Q. Just looking ahead, I think I heard you're going to go to the Top-50 maybe tomorrow.
TOMMY FLEETWOOD: That's nice, isn't it.

Q. Masters maybe, few months. How excited are you about the next few months, and the way you're playing, as well?
TOMMY FLEETWOOD: Yeah, there's still a lot of golf to go. So I have to stay on it really. But one of the big goals when we sort of started playing was you can look at the WGCs and the Masters and when the cutoffs are, and it's Top-50 in the world or Top-10 in the Order of Merit or whatever the criteria is. Hong Kong set me up nicely, good finish there.

But there's still -- there is still a lot of golf to go, so I have to stay on it really.

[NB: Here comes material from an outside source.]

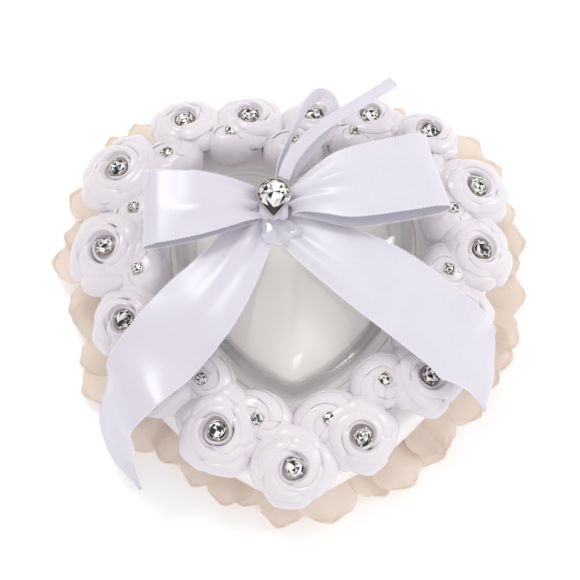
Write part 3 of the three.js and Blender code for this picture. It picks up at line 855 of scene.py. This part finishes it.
minus_tip = add_node(tree, "ShaderNodeMath", {0: given.outputs["Tip"], 1: -1.0}, operation="MULTIPLY")
swing_low = add_node(
    tree,
    "ShaderNodeCombineXYZ",
    {"X": minus_tip.outputs[0], "Y": minus_turn.outputs[0], "Z": minus_turn.outputs[0]},
)
swing_high = add_node(
    tree,
    "ShaderNodeCombineXYZ",
    {"X": given.outputs["Tip"], "Y": given.outputs["Turn"], "Z": given.outputs["Turn"]},
)
swing = add_node(
    tree,
    "FunctionNodeRandomValue",
    {0: swing_low.outputs[0], 1: swing_high.outputs[0], "Seed": given.outputs["Seed"]},
    data_type="FLOAT_VECTOR",
)
as_turn = add_node(tree, "FunctionNodeEulerToRotation", {0: swing.outputs[0]})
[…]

If you're playing well, you need to make the most of it. But yeah, I think the sooner I get in the Top-50 in the world, the better, and then I want to kick on from there really. You don't want to be hanging around. I got to 47 once and I dropped out very quickly. You don't want to be hanging around the 50 mark.

I want to get as high as I can. So I'll just -- actually I won't really think about it tonight but come Tuesday, I'll be preparing for next week.

STEVE TODD: Thank you, Tommy. Congratulations.